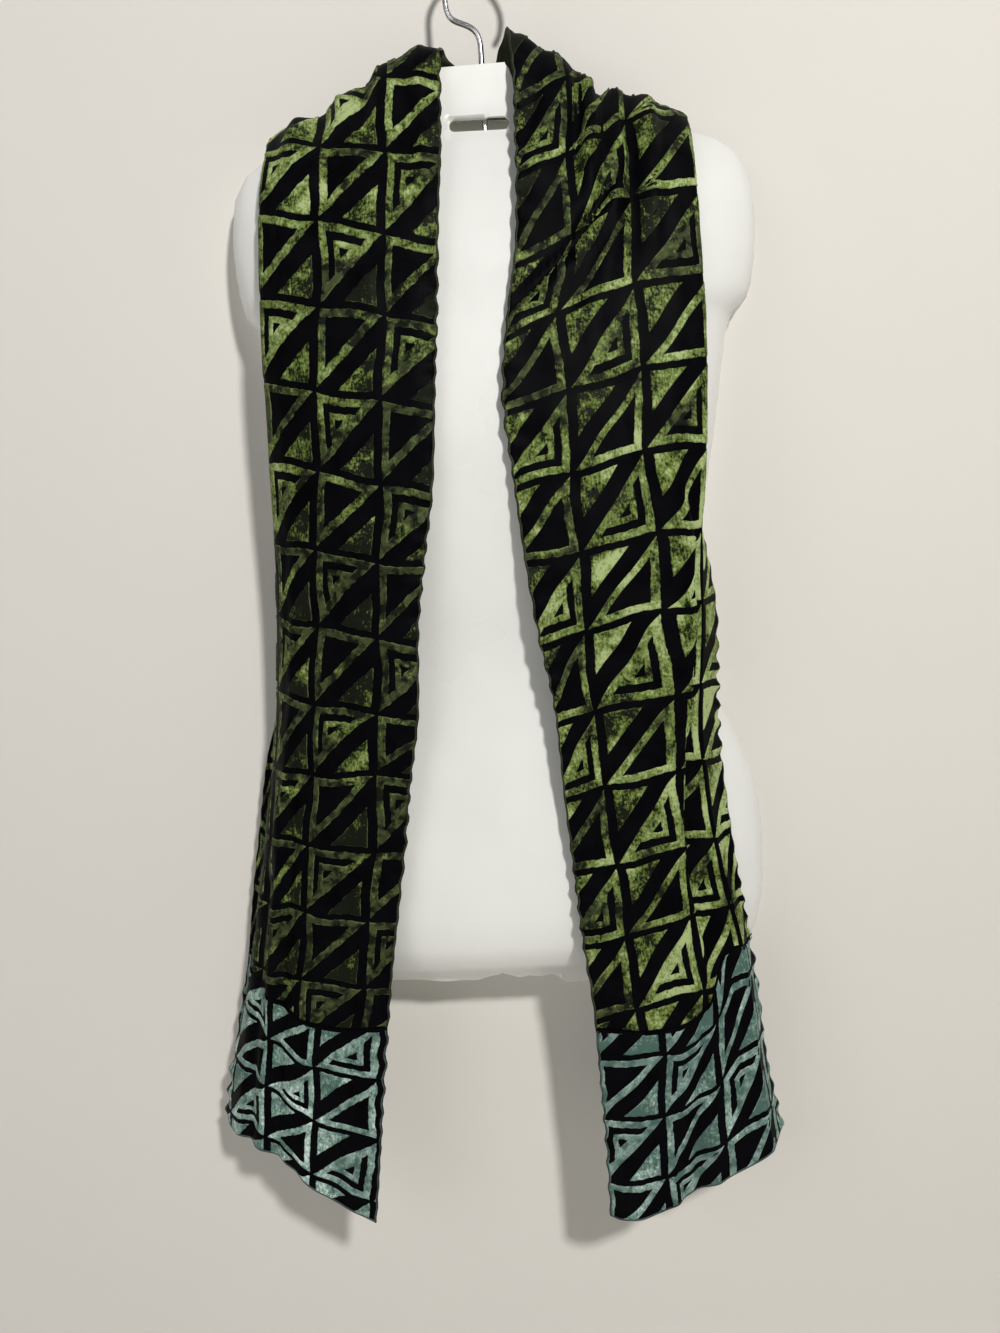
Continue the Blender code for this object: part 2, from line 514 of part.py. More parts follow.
def thicken(obj, wall, offset):
    solid = obj.modifiers.new("Wall", "SOLIDIFY")
    solid.thickness = wall
    solid.offset = offset
    return obj


def cutter(name, bm):
    obj = add_object(name, bm, "white_plastic")
    obj.hide_render = True
    obj.display_type = "WIRE"
    return obj


def boolean(obj, other, operation):
    modifier = obj.modifiers.new(other.name, "BOOLEAN")
    modifier.operation = operation
    modifier.object = other
    modifier.solver = "EXACT"


def upright(bm, x, y, drop):
    """Puts a helper's shape at its place on the upright form, then leans it with the form."""
    points = np.array([vert.co for vert in bm.verts]) + (x, y, -drop)
    for vert, point in zip(bm.verts, leaned(points)):
        vert.co = point


def box(half_x, half_y, half_z):
    bm = bmesh.new()
    bmesh.ops.create_cube(bm, size=2)
    bmesh.ops.scale(bm, verts=bm.verts, vec=(half_x, half_y, half_z))
    return bm


def add_form():

    def place(across, up):
        return form_point(2 * across - 1, up)

    skin = grid_object("torso_form", 2 * len(FORM_COLUMNS), len(FORM_LEVELS) - 1, place, "white_plastic")
    form = thicken(skin, SHELL_WALL, -1)

    sleeve = box(SLEEVE_HALF, (SLEEVE_BACK - SLEEVE_FRONT) / 2, (SLEEVE_FOOT - SLEEVE_TOP) / 2)
    upright(sleeve, WIRE_X, (SLEEVE_FRONT + SLEEVE_BACK) / 2, (SLEEVE_TOP + SLEEVE_FOOT) / 2)
    boolean(form, cutter("sleeve_block", sleeve), "UNION")

    bore = bmesh.new()
    bmesh.ops.create_cone(bore, cap_ends=True, segments=16, radius1=WIRE_RADIUS + WIRE_CLEARANCE,
                          radius2=WIRE_RADIUS + WIRE_CLEARANCE, depth=0.08)
    upright(bore, WIRE_X, 0, (SLEEVE_TOP + SLEEVE_FOOT) / 2)
    boolean(form, cutter("sleeve_bore", bore), "DIFFERENCE")

    slot = box(SLOT_LENGTH / 2, 0.012, SLOT_HEIGHT / 2)
    ends = [edge for edge in slot.edges if abs(edge.verts[0].co.y - edge.verts[1].co.y) > 0.01]
    bmesh.ops.bevel(slot, geom=ends, offset=SLOT_HEIGHT * 0.42, segments=4, profile=0.5,
                    affect="EDGES", material=-1)
    upright(slot, SLOT_X, -0.0055, SLOT_DROP)
    boolean(form, cutter("neck_slot", slot), "DIFFERENCE")
    return form


def add_hook():
    """The wire: up from the sleeve, aside, and round an open loop over the origin."""
    stem = [(x, 0.0, -drop) for x, drop in HOOK_STEM]
    middle = WIRE_RADIUS - HOOK_RADIUS
    turns = np.linspace(math.pi, HOOK_END_ANGLE, 22)
    loop = [(HOOK_RADIUS * math.cos(a), 0.0, middle + HOOK_RADIUS * math.sin(a)) for a in turns]
    points = leaned(np.array(stem + loop))
    curve = bpy.data.curves.new("wire_hook", "CURVE")
    curve.dimensions = "3D"
    spline = curve.splines.new("POLY")
    spline.points.add(len(points) - 1)
    for target, point in zip(spline.points, points):
        target.co = (*point, 1)
    curve.bevel_depth = WIRE_RADIUS
    curve.bevel_resolution = 2
    curve.use_fill_caps = True
    curve.materials.append(finish("hook_chrome"))
    obj = bpy.data.objects.new("wire_hook", curve)
    bpy.context.scene.collection.objects.link(obj)


def add_dupatta():
    for side, word in ((LEFT, "left"), (RIGHT, "right")):
        place = hanging_place(side, side.ridge_drop, lambda across: side.line("seam", across) - SEAM_GAP / 2, 1.45)
        green = grid_object("green_front_" + word, sum(FRONT_COLUMNS), FRONT_ROWS, place, "green_velvet")
        thicken(green, CLOTH_WALL, 0)
        place = hanging_place(side, lambda across: side.line("seam", across) + SEAM_GAP / 2,
                              lambda across: side.line("hem", across), 1.0)
        teal = grid_object("teal_end_" + word, sum(FRONT_COLUMNS), END_ROWS, place, "teal_velvet")
        thicken(teal, CLOTH_WALL, 0)
    neck = grid_object("green_neck", sum(NECK_COLUMNS), NECK_ROWS, neck_place, "green_velvet")
    thicken(neck, CLOTH_WALL, 0)


for old in list(bpy.data.objects):
    bpy.data.objects.remove(old)
add_form()
add_hook()
add_dupatta()
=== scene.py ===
"""A burnt-out velvet dupatta worn round the neck of a white hanging torso form, in metres.

The green length of the dupatta runs from its left end up over the left shoulder, behind the neck
and down the right side. Places on it are given across it, from the edge at the neck, and by a
"drop" below the hook, which past the shoulder's turn goes on as a length towards the neck.
"""

import math

import bmesh
import bpy
import numpy as np
from mathutils import Matrix, Vector


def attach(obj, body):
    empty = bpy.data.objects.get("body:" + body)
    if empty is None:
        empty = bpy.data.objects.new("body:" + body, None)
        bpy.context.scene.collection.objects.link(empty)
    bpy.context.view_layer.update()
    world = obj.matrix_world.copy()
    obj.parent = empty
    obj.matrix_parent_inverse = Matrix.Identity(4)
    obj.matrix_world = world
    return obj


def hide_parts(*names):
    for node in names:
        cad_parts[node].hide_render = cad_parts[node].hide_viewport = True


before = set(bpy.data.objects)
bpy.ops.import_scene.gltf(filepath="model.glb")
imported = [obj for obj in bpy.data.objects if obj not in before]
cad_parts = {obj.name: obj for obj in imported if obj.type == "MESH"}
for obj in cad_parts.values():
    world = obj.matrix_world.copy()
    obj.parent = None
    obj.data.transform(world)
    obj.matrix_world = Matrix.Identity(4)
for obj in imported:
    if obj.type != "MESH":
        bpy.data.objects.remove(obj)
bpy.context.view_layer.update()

# --- camera ---------------------------------------------------------------------------------------
CAMERA_PLACE = (0.00157, -0.8755, -0.48511)
CAMERA_DOWN = math.radians(5)
CAMERA_ROLL = math.radians(-1.5)
LENS_PER_WIDTH = 1.08  # lens length in widths of the picture
PICTURE_SHAPE = 1000 / 1333  # its width in heights
SENSOR = 36
NEAREST, FURTHEST = 0.01, 50


def add_camera():
    data = bpy.data.cameras.new("camera")
    data.sensor_width = SENSOR
    data.lens = SENSOR * LENS_PER_WIDTH * PICTURE_SHAPE
    data.clip_start, data.clip_end = NEAREST, FURTHEST
    camera = bpy.data.objects.new("camera", data)
    bpy.context.scene.collection.objects.link(camera)
    turn = Matrix.Rotation(math.radians(90) - CAMERA_DOWN, 4, "X") @ Matrix.Rotation(CAMERA_ROLL, 4, "Z")
    camera.matrix_world = Matrix.Translation(CAMERA_PLACE) @ turn
    bpy.context.scene.camera = camera


add_camera()

# --- torso form -------------------------------------------------------------------------------
LEAN = math.radians(1.5)  # the form hangs this far out of plumb, its foot towards +X
RIM_PLANE = 0.0245  # y of the form's open back, behind the hook's wire
SHELL_WALL = 0.0024
FORM_ACROSS, FORM_UP = 120, 150  # steps across and up the form's skin
SHOULDER_HALF = 0.2095
SHOULDER_ROUND = 0.050  # height over which a shoulder rounds from its top to the front
TAB_ROUND = 0.001  # and over which the tab does
ROUND_RUN = 0.05  # distance over which the one grows to the other
SECTION_POWER = 2.6  # 2 is an ellipse, more is squarer
TAB_SHIFT = -0.0095  # the neck tab sits this far off the form's middle
TAB_TILT = 0.027  # and its top rises to the right by this slope
TILT_FADE, SHIFT_FADE = (0.035, 0.050), (0.04, 0.13)  # distances from the middle at which both run out
SHIFT_FOOT, RETURN_FOOT = (0.14, 0.19), (0.15, 0.20)  # drops at which the shift and the return end
TAB_HALF = 0.0265
TAB_RETURN = 0.018  # depth at which the tab's sides end
NECK_FADE = (0.03, 0.10)  # across: where the tab's return runs out along the shoulder
NECK_HALF = 0.04  # the neck's own width scale holds this far from the middle
RIM_WAVE, RIM_WAVE_REACH = 0.0006, 0.006  # height of the trimmed edge's crinkle, and how far in it runs
FORM_HEIGHT = 0.72
NECK_NAMES = ("drop", "width_scale")
NECK = ((0.080, 0.92), (0.094, 0.92), (0.114, 1.0), (0.130, 0.95), (0.150, 1.0), (0.170, 1.0))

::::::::

— The problem —
Repeat exactly the lines from the one containing "thicken(teal, CLOTH_WALL, 0)" to the one containing "if empty is", both lines included, and nothing else.

— Answer below —
        thicken(teal, CLOTH_WALL, 0)
    neck = grid_object("green_neck", sum(NECK_COLUMNS), NECK_ROWS, neck_place, "green_velvet")
    thicken(neck, CLOTH_WALL, 0)


for old in list(bpy.data.objects):
    bpy.data.objects.remove(old)
add_form()
add_hook()
add_dupatta()
=== scene.py ===
"""A burnt-out velvet dupatta worn round the neck of a white hanging torso form, in metres.

The green length of the dupatta runs from its left end up over the left shoulder, behind the neck
and down the right side. Places on it are given across it, from the edge at the neck, and by a
"drop" below the hook, which past the shoulder's turn goes on as a length towards the neck.
"""

import math

import bmesh
import bpy
import numpy as np
from mathutils import Matrix, Vector


def attach(obj, body):
    empty = bpy.data.objects.get("body:" + body)
    if empty is None:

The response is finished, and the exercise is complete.